Tuesday 12 November 2013

The loanable funds doctrine is not totally invalid.



The loanable funds doctrine is the idea that banks simply connect borrowers and lenders. Nowadays, that is regarded as an over simple view of what banks do. However, a baby has been thrown out with the bathwater: the loanable funds idea is not totally invalid, and for the following reasons.
 The flaw in the loanable funds idea is that a bank (and more particularly the bank system as a whole) does not need deposits in order to make loans: that is, when a bank spots a credit worthy borrower, the bank can simply credit the account of the borrower, and regardless of how much money has been deposited at the bank.
However, an INDIVIDUAL bank can’t take that activity too far, else it runs out of reserves. Reason is that most of the money that a bank lends into existence will be deposited at other banks, and the latter will want “proper” central bank money, i.e. reserves, in exchange for the first bank’s “created out of thin air” funny money.
It is thus largely true to say of an INDIVIDUAL bank that the amount of lending it can do is dependent on how much is deposited at that bank. So to that extent the loanable fund idea is valid.
In contrast, there are no such constraints on the bank system AS A WHOLE. That is, if every bank expands the amount it lends out by the same percentage, no individual bank will run out of reserves. So to that extent, the loanable funds idea would seem to be INVALID. (And if the bank system as a whole runs short of reserves, the central bank has to supply more reserves if the central bank wants to keep control of interest rates.)
So it seems there are no constraints on the commercial bank system’s freedom to lend money into existence.
However it’s not quite that simple, and for the following reasons. When a loan is made, the relevant sum is deposited in the accounts of sundry depositors fairly soon after the loan is made: after all, there is no point in getting a loan and paying interest and/or other bank charges and then not making use of the loan.
Now suppose those “other depositors” want to use their newly acquired money AS MONEY rather than to make a longish term loan to anyone: that is suppose those depositors want to use their newly acquired wealth as day to day spending money.

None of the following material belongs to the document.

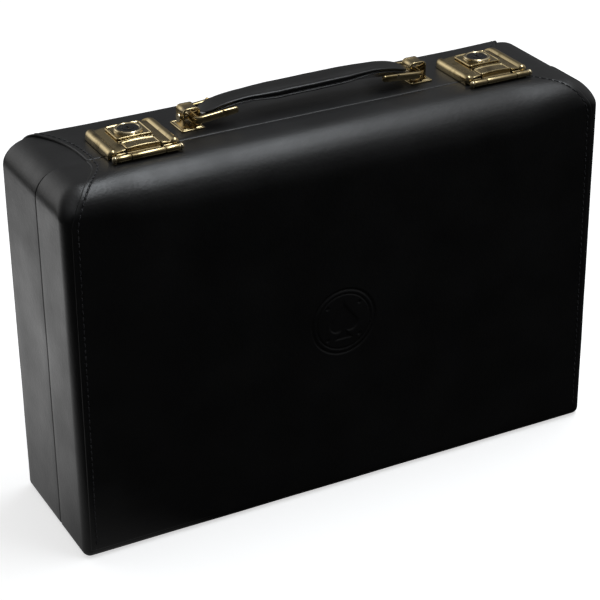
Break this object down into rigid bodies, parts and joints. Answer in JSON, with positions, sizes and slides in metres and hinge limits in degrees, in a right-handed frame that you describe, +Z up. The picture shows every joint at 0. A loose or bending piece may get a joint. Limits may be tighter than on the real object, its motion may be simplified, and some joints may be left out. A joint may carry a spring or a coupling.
{
  "type": "poker chip case",
  "caption": "Leather-covered attache case for poker chips, with brass latches, a carrying handle, a hinged lid and a lift-out tray.",
  "frame": {"origin": "centre of the bottom (hinge side) that the closed case stands on, mid-width and mid-depth", "axes": "+X along the case's width, +Y towards the back of the base half, +Z up"},
  "size_m": [0.4, 0.1106, 0.2842],
  "materials": {
    "leather": "black calf, satin, fine grain",
    "grip_leather": "black leather, satin",
    "board": "sanded plywood",
    "velvet": "short black velvet",
    "brass": "polished",
    "bright_brass": "polished, bright edges",
    "steel": "plain",
    "spring_steel": "drawn",
    "black_lock": "black enamel"
  },
  "bodies": {
    "base": {"base_frame": "board", "base_panel": "board", "base_side_leather": "leather", "base_face_leather": "leather", "base_lining": "velvet", "dust_lip": "brass", "tray_bearers": "board", "hinge_leaf_base": "brass", "hinge_pin": "steel", "hinge_screws_base": "bright_brass", "stay_stud_left": "brass", "stay_stud_right": "brass", "lock_plate_left": "brass", "lock_plate_right": "brass", "lock_cover_left": "brass", "lock_cover_right": "brass", "button_spring_left": "spring_steel", "button_spring_right": "spring_steel", "latch_screws": "bright_brass", "handle_plate_left": "brass", "handle_plate_right": "brass", "handle_screws": "bright_brass"},
    "lid": {"lid_frame": "board", "lid_panel": "board", "lid_side_leather": "leather", "lid_face_leather": "leather", "lid_lining": "velvet", "lid_pad": "velvet", "hinge_leaf_lid": "brass", "hinge_screws_lid": "bright_brass", "stay_pivot_left": "brass", "stay_pivot_right": "brass", "hasp_plate_left": "brass", "hasp_plate_right": "brass", "hasp_pin_left": "bright_brass", "hasp_pin_right": "bright_brass", "hasp_plate_screws": "bright_brass"},
    "tray": {"chip_tray": "velvet", "card_tray": "velvet"},
    "stay_left": {"stay_arm_left": "brass"},
    "stay_right": {"stay_arm_right": "brass"},
    "button_left": {"slide_button_left": "bright_brass", "latch_bolt_left": "steel", "key_bezel_left": "bright_brass", "key_cylinder_left": "black_lock"},
    "button_right": {"slide_button_right": "bright_brass", "latch_bolt_right": "steel", "key_bezel_right": "bright_brass", "key_cylinder_right": "black_lock"},
    "key_left": {"key_plug_left": "black_lock"},
    "key_right": {"key_plug_right": "black_lock"},
    "hasp_left": {"hasp_left": "brass"},
    "hasp_right": {"hasp_right": "brass"},
    "handle": {"handle_fork_left": "brass", "handle_fork_right": "brass", "handle_pivot_left": "bright_brass", "handle_pivot_right": "bright_brass", "handle_core": "steel", "handle_leather": "grip_leather", "handle_rivets": "bright_brass"}
  },
  "joints": [
    {"name": "lid_hinge", "type": "hinge", "parent": "base", "child": "lid", "pos_m": [0, -0.00975, 0.0024], "axis": [1, 0, 0], "range_deg": [0, 100]},
    {"name": "handle_tilt", "type": "hinge", "parent": "base", "child": "handle", "pos_m": [0, 0.01075, 0.275], "axis": [1, 0, 0], "range_deg": [-16, 16], "stiffness_Nm_per_rad": 0.05},
    {"name": "tray_lift", "type": "slide", "parent": "base", "child": "tray", "axis": [0, -1, 0], "range_m": [0, 0.03]},
    {"name": "stay_turn_left", "type": "hinge", "parent": "lid", "child": "stay_left", "pos_m": [-0.1858, -0.02175, 0.0299], "axis": [1, 0, 0], "range_deg": [-50, 0]},
    {"name": "hasp_flip_left", "type": "hinge", "parent": "lid", "child": "hasp_left", "pos_m": [-0.1275, -0.02425, 0.2708], "axis": [1, 0, 0], "range_deg": [0, 95]},
    {"name": "button_slide_left", "type": "slide", "parent": "base", "child": "button_left", "axis": [-1, 0, 0], "range_m": [0, 0.005], "stiffness_N_per_m": 300, "deforming": ["button_spring_left"]},
    {"name": "key_turn_left", "type": "hinge", "parent": "button_left", "child": "key_left", "pos_m": [-0.1275, 0.0076, 0.274], "axis": [0, 0, 1], "range_deg": [0, 90]},
    {"name": "stay_turn_right", "type": "hinge", "parent": "lid", "child": "stay_right", "pos_m": [0.1858, -0.02175, 0.0299], "axis": [1, 0, 0], "range_deg": [-50, 0]},
    {"name": "hasp_flip_right", "type": "hinge", "parent": "lid", "child": "hasp_right", "pos_m": [0.1375, -0.02425, 0.2708], "axis": [1, 0, 0], "range_deg": [0, 95]},
    {"name": "button_slide_right", "type": "slide", "parent": "base", "child": "button_right", "axis": [1, 0, 0], "range_m": [0, 0.005], "stiffness_N_per_m": 300, "deforming": ["button_spring_right"]},
    {"name": "key_turn_right", "type": "hinge", "parent": "button_right", "child": "key_right", "pos_m": [0.1375, 0.0076, 0.274], "axis": [0, 0, 1], "range_deg": [-90, 0]}
  ],
  "couplings": [
    {"joint": "stay_turn_left", "follows": "lid_hinge", "ratio": -0.5},
    {"joint": "stay_turn_right", "follows": "lid_hinge", "ratio": -0.5}
  ]
}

The relevant depositors would put their money in a CURRENT account rather than in a term or deposit account.
Now that’s a problem for the banks concerned and the problem has to do with maturity transformation. Maturity transformation (MT) is the process of borrowing short and lending long, which is one of the basic activities of banks. But MT is a risky activity if taken too far, and indeed hundreds of banks thru history have failed because they’ve taken the process too far.
So, suppose the bank system as a whole expands the amount it lends, and suppose that system has already taken MT as far as is prudent, and suppose the depositors whose stock of cash expands as a result of the new loans don’t want to see their money loaned on long term (i.e. assume they want to use that money as day to day spending money). In that scenario, banks have a problem: the problem is that there is a shortage of depositors who want their money loaned on long term.
Conclusion.
While the commercial bank system can certainly create money out of thin air and lend it out, it is nevertheless constrained by the extent to which recipients of that new money want their money loaned on. So to that extent, banks are in the business of connecting borrowers to lenders: the loanable funds doctrine has some validity.

Endnote.
The above ideas occurred to me as a result of an exchange of views with Clint Ballinger. That’s the beauty of blogging: it forces you to think thru, and defend statements you make.

12 comments:

  1. Ralph - I have to run so this is quick - but even individual banks can make loans with no reserves - they then seek out the reserves after the fact, and the Fed (in the US) has to give them bc it targets interest rates.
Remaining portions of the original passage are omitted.